According to unconfirmed rumors, Eric has a very good and hot line to RedHat. ;)
Maybe he can pass on my wish and suggestion to the developers. O.K. what is it about? I have been a loyal customer for many years and have been a loyal “customer since CentOS7 times”. What I miss in firewalld and especially in firewall-cmd is a kind of fulldump backup and restore functionality. Something like:
firewall-cmd --backup backup-file.back
firewall-cmd --restore backup-file.back
Why all this? Well, for one thing, it would be an adequate way to regularly back up the running firewall rules. And if you restore a previously backed up firewall configuration, this would be a very simple and smooth process. OK, alternatively, I just have to continue to back up the XML files from /etc/firewalld using Ansible and store them in the inventory so that I can deploy them to a host later via ansible.
Or have I overlooked something and the whole thing already exists and I'm worrying about nothing?
Best regards,
08.10.2024 16:13, Bastard Operator from Hell aka Django via firewalld-users wrote:
HI Eric!
According to unconfirmed rumors, Eric has a very good and hot line to RedHat. ;)
Maybe he can pass on my wish and suggestion to the developers.

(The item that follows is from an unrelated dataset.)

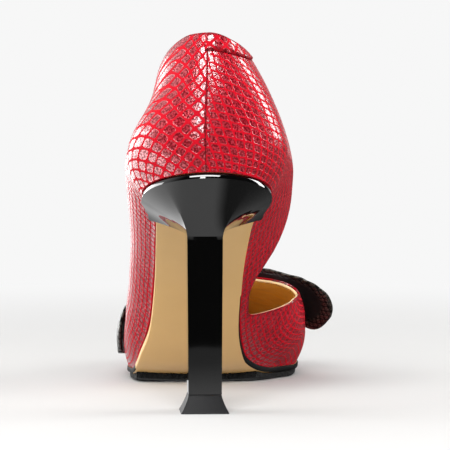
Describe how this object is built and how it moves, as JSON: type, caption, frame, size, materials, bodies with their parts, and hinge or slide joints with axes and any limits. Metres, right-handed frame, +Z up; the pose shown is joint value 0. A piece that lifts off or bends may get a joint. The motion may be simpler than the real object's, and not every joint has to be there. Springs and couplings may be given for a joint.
{
  "type": "high-heeled shoe",
  "caption": "Left high-heeled shoe cut low along the inner side, with a flat bow on the vamp and a flared heel on a slim rectangular stem.",
  "frame": {"origin": "bottom centre of the bounding box, on the floor", "axes": "+Z up, +Y from the heel to the toe, +X towards the inner side of the left foot"},
  "size_m": [0.094, 0.222, 0.1469],
  "materials": {
    "red_leather": "embossed snake pattern, high gloss",
    "tan_leather": "smooth",
    "sole_leather": "smooth, edge painted black",
    "black_rubber": "rough",
    "black_gloss": "high gloss",
    "black_matte": "satin",
    "black_leather": "embossed snake pattern, satin"
  },
  "bodies": {
    "root": {"upper": "red_leather", "back_tab": "red_leather", "insole": "tan_leather", "outsole": "sole_leather", "half_sole": "black_rubber", "heel": "black_gloss", "heel_tip": "black_matte", "bow_wing_outer": "black_leather", "bow_wing_inner": "black_leather", "bow_knot": "black_leather"}
  },
  "joints": []
}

O.K. what is it about? I have been a loyal customer for many years and have been a loyal “customer since CentOS7 times”. What I miss in firewalld and especially in firewall-cmd is a kind of fulldump backup and restore functionality. Something like:
https://github.com/firewalld/firewalld/issues/1050
firewall-cmd --backup backup-file.back
firewall-cmd --restore backup-file.back
Why all this? Well, for one thing, it would be an adequate way to regularly back up the running firewall rules. And if you restore a previously backed up firewall configuration, this would be a very simple and smooth process. OK, alternatively, I just have to continue to back up the XML files from /etc/firewalld using Ansible and store them in the inventory so that I can deploy them to a host later via ansible.
Well, it is perfectly valid approach. After all, fancy commands just pretty print XML files.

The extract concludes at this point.